La définition la plus commune de la raison est celle de Descartes comme faculté de juger, c’est-à-dire faculté « de distinguer le vrai d’avec le faux ». Mais le concept de raison est plus large, il a une histoire qui se confond presque avec l’histoire de la philosophie !
a) La raison « cosmique » des philosophes antiques, puis Socrate
- En grec ancien, la raison se dit logos, d’un terme qui signifie d’abord la parole ou le langage, et par extension le discours visant la vérité (par opposition à muthos, mythe). Mais chez les plus anciens des philosophes grecs, les pré-socratiques comme Héraclite, le Logos a également un sens cosmique voire ontologique, c’est-à-dire qu’il désigne un mode d’Être : c’est l’âme du Monde, ou plus simplement la Nature en tant qu’ordre cosmique (cosmos), d’où l’idée d’une Raison universelle que l’on trouvera chez les philosophes stoïciens. La raison et le réel se confondent dans la Nature. Pour le stoïcien, vivre « en conformité avec la nature » ou vivre « en conformité avec la raison » est une seule et même chose.
- Basculement : Socrate est le premier philosophe à avoir centré le problème de la raison et son usage sur l'Homme et non plus sur la Nature. Et Platon a instillé l’idée que le Réel n’est pas le monde concret et matériel (domaines des apparences), mais plutôt dans les Idées ou essences pures.
Lorsque Aristote (disciple de Platon, lui-même disciple de Socrate) écrit : « L’homme est un animal rationnel », il veut dire que la raison est le propre de l’homme, la « nature propre » ou l’essence de l’homme, mais il n’ignore pas que cette raison est liée à la sociabilité de l’homme et donc au langage. Aristote précise bien aussi que « l’homme est par nature un animal politique ».
b) La raison « dogmatique » des philosophes classiques
- L’expression "raison dogmatique" désigne le « rationalisme » des philosophes du 17è siècles, comme Descartes, Spinoza ou Leibniz. Pour ces philosophes déjà « modernes », la raison n’est certes plus la « réalité » ou la « nature », mais bien d’abord la faculté humaine de juger et de connaître la réalité.
René Descartes affirme au tout début du Discours de la Méthode : « Le bon sens est la chose au monde la mieux partagée » (le bon sens n’est pas autre chose que la raison). Cette phrase est légèrement ironique : nous savons bien que nous avons notre raison, et chacun est bien persuadé de s’en servir constamment et d’avoir raison…
Descartes attribue à la raison deux caractéristiques principales : l’Universalité et l’Unité. Tous les êtres humains la possèdent et ils la possèdent toute.

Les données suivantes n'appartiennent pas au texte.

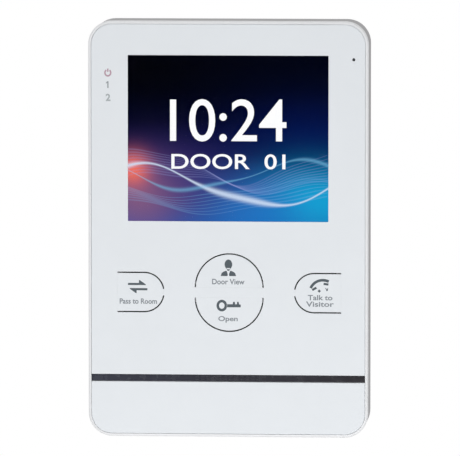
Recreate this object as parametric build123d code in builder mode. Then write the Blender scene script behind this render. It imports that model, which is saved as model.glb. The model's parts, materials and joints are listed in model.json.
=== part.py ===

- Bien sûr, nous n’utilisons pas toujours notre raison aussi bien que nous le devrions : cette question est d’emblée d’ordre moral. Pour Descartes ce qui distingue un homme raisonnable d’un autre déraisonnable, ce n’est pas la possession ou non de cette faculté (elle est universelle), c’est le fait de l’utiliser effectivement ou non, et d’autre part le fait d’être instruit ou non d’une méthode nécessaire pour bien conduire ses pensées (c’est la méthode mathématique, pour l’essentiel : cf. le fameux Discours de la méthode du même Descartes).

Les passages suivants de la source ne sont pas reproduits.